■ **GOAL**
Line by line, reproduce exactly the beginning of the listing below, ending with the line that contains "HOOP_INSET = 0.0055" and adding nothing.
· · · · ·
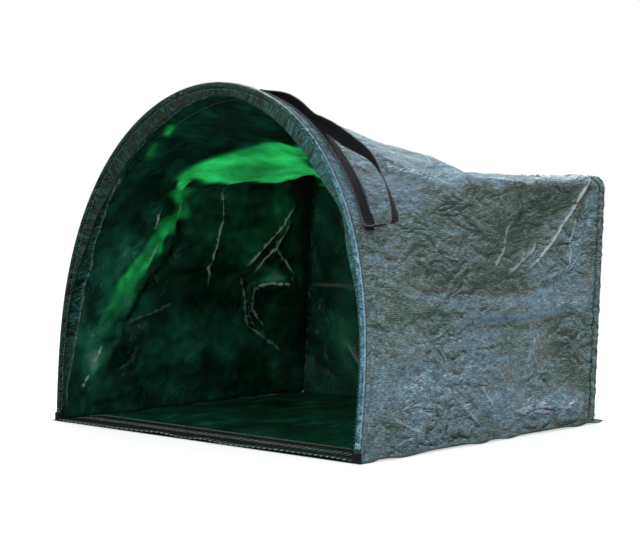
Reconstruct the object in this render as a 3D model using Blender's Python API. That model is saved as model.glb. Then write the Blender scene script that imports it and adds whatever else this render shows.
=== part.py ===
"""A pop up leaf bag, lying on its base with its arched mouth towards -Y.

A springy rod in a sewn sleeve holds the mouth open. One sheet of tarpaulin runs from the floor up one side,
over the roof and down the other, from the arch of the mouth to the square back. Two webbing handles are sewn
behind the sleeve. The origin is the middle of the base's underside, +Z is up, and all sizes are in metres.
"""

import math

import bmesh
import bpy
import numpy as np
from mathutils import Matrix, Vector

# Whole bag
HOOP_SPAN = 0.698
HOOP_RISE = 0.567
HOOP_LEAN = math.radians(4.6)
BASE_DEPTH = 0.640
BACK_WIDTH = 0.690
BACK_HEIGHT = 0.424
BACK_LEAN = math.radians(3.8)
BACK_SETBACK = 0.022
BACK_CORNER_RADIUS = 0.020

# Sheets, seams and the gap that touching pieces keep
CLOTH = 0.0015
GAP = 0.0003
SEWN_GAP = 0.0006
WELD = 0.00001
SEAM_ALLOWANCE = 0.009
BASE_CORNER_RADIUS = 0.008
ROOF_SAG = 0.016
WALL_DRAW = 0.010
BINDING_WIDTH = 0.012
BINDING_THICKNESS = 0.001
FOLD_FADE = 0.040
DENT_HEIGHT = 0.003
DENT_LENGTH = 0.250

# Hoop rod, its end caps and the pockets that hold them
ROD_RADIUS = 0.003
CAP_RADIUS = 0.005
CAP_LENGTH = 0.014
POCKET_PLAY = 0.0008
POCKET_WALL = 0.0015
POCKET_HEIGHT = 0.013
HOOP_INSET = 0.0055

# Sleeve round the rod, with the hem that hangs inward from it
SLEEVE_CLOTH = 0.0015
HEM_THICKNESS = 0.0016
HEM_SHOULDER = 0.026
HEM_CROWN = 0.012
HEM_FOOT = 0.002
HEM_LEAN = math.radians(12.0)

# Scraping lip across the floor of the mouth
LIP_DEPTH = 0.075
LIP_THICKNESS = 0.002

# Webbing handles: distances run along the hoop from its crown
WEBBING_WIDTH = 0.025
WEBBING_THICKNESS = 0.0015
HANDLE_START = 0.080
HANDLE_END = 0.412
HANDLE_SETBACK = 0.017
HANDLE_STANDOFF = 0.054
HANDLE_TWIST = math.radians(24.0)
LEFT_HANDLE_FALL = math.radians(55.0)
RIGHT_HANDLE_FALL = 0.0

# Counts of facets
HOOP_STEPS = 56
ROD_SIDES = 8
CAP_SIDES = 16
SLEEVE_ARC_SIDES = 10
WALL_STEPS = 12
CORNER_STEPS = 4
ROOF_STEPS = 22
FOLD_STEPS = 15
STRIP_STEPS = 20
LOOP_STEPS = 44
POCKET_ARC_STEPS = 8
CURVE_SAMPLES = 400
CHAIN_SAMPLES = 40

# Power of the height that the rod's bend follows: 1 if held at its feet alone, less where cloth draws it in
BEND_SHARE = 0.76

# Hem depth along half the hoop, from a foot at 0 to the crown at 1
HEM_START_SHARE = 0.12
HEM_PEAK_SHARE = 0.66

# Path of a handle loop: share of the sewn length from its upper end, share of the stand-off
LOOP_PATH_SHARES = (
    (0.00, 0.00),
    (0.07, 0.00),
    (0.16, 0.04),
    (0.28, 0.18),
    (0.42, 0.46),
    (0.57, 0.74),
    (0.72, 0.94),
    (0.86, 1.00),
    (0.97, 0.99),
    (1.01, 0.93),
    (1.01, 0.80),
    (1.00, 0.45),
    (0.99, 0.12),
    (0.97, 0.02),
    (0.92, 0.00),
)

# Main folds of the walls and the roof: height, half width and places (share round the sheet, share of its
# depth). Below zero they go into the bag.
FOLDS = (
    # Right wall: ridge from the rear top corner, the hollow before it, the ridge along the roof's edge
    (0.010, 0.024, ((0.715, 0.980), (0.750, 0.871), (0.792, 0.755), (0.823, 0.652))),
    (-0.015, 0.034, ((0.732, 0.880), (0.752, 0.765), (0.776, 0.650))),
    (0.011, 0.022, ((0.715, 0.980), (0.716, 0.800), (0.722, 0.700), (0.707, 0.489))),
    # Right wall: the long level fold half way up, a short one below it, the rear corner and the foot
    (0.011, 0.022, ((0.860, 0.350), (0.862, 0.600), (0.862, 0.750), (0.850, 0.930))),
    (-0.005, 0.022, ((0.894, 0.350), (0.886, 0.500), (0.885, 0.750), (0.874, 0.930))),
    (-0.003, 0.022, ((0.924, 0.130), (0.922, 0.300), (0.924, 0.640))),
    (-0.004, 0.024, ((0.890, 0.920), (0.922, 0.819))),
    (0.008, 0.020, ((0.966, 0.520), (0.972, 0.700), (0.976, 0.930))),
    # Roof
    (0.007, 0.024, ((0.670, 0.220), (0.696, 0.308), (0.722, 0.390))),
    (0.008, 0.030, ((0.603, 0.560), (0.667, 0.477), (0.711, 0.465))),
    (-0.008, 0.032, ((0.580, 0.840), (0.630, 0.700), (0.660, 0.600))),
    (0.008, 0.032, ((0.300, 0.930), (0.330, 0.760), (0.390, 0.600))),
    (-0.006, 0.030, ((0.440, 0.200), (0.455, 0.480), (0.480, 0.760))),
    # Left wall: the step that runs down from the roof, the creases by the rear corner, a level fold
    (0.010, 0.028, ((0.296, 0.370), (0.209, 0.400), (0.170, 0.350), (0.105, 0.240))),
    (-0.010, 0.024, ((0.245, 0.890), (0.205, 0.768), (0.176, 0.692))),
    (-0.008, 0.024, ((0.144, 0.730), (0.150, 0.813), (0.141, 0.920))),
    (0.007, 0.024, ((0.120, 0.420), (0.118, 0.560), (0.100, 0.720))),
)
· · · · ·
■ **ANSWER**
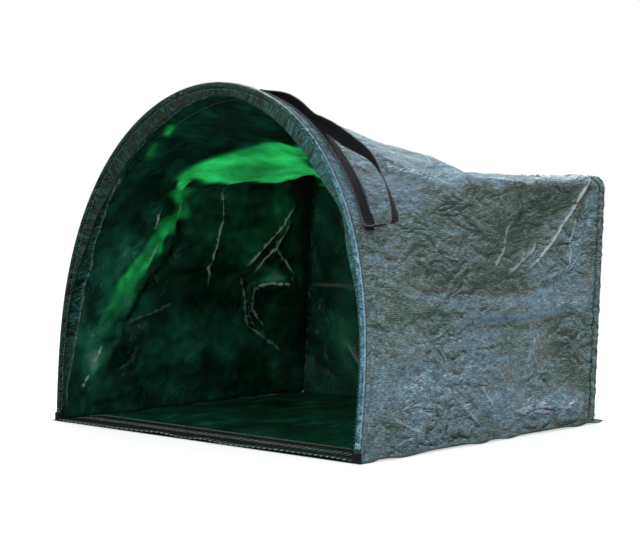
Reconstruct the object in this render as a 3D model using Blender's Python API. That model is saved as model.glb. Then write the Blender scene script that imports it and adds whatever else this render shows.
=== part.py ===
"""A pop up leaf bag, lying on its base with its arched mouth towards -Y.

A springy rod in a sewn sleeve holds the mouth open. One sheet of tarpaulin runs from the floor up one side,
over the roof and down the other, from the arch of the mouth to the square back. Two webbing handles are sewn
behind the sleeve. The origin is the middle of the base's underside, +Z is up, and all sizes are in metres.
"""

import math

import bmesh
import bpy
import numpy as np
from mathutils import Matrix, Vector

# Whole bag
HOOP_SPAN = 0.698
HOOP_RISE = 0.567
HOOP_LEAN = math.radians(4.6)
BASE_DEPTH = 0.640
BACK_WIDTH = 0.690
BACK_HEIGHT = 0.424
BACK_LEAN = math.radians(3.8)
BACK_SETBACK = 0.022
BACK_CORNER_RADIUS = 0.020

# Sheets, seams and the gap that touching pieces keep
CLOTH = 0.0015
GAP = 0.0003
SEWN_GAP = 0.0006
WELD = 0.00001
SEAM_ALLOWANCE = 0.009
BASE_CORNER_RADIUS = 0.008
ROOF_SAG = 0.016
WALL_DRAW = 0.010
BINDING_WIDTH = 0.012
BINDING_THICKNESS = 0.001
FOLD_FADE = 0.040
DENT_HEIGHT = 0.003
DENT_LENGTH = 0.250

# Hoop rod, its end caps and the pockets that hold them
ROD_RADIUS = 0.003
CAP_RADIUS = 0.005
CAP_LENGTH = 0.014
POCKET_PLAY = 0.0008
POCKET_WALL = 0.0015
POCKET_HEIGHT = 0.013
HOOP_INSET = 0.0055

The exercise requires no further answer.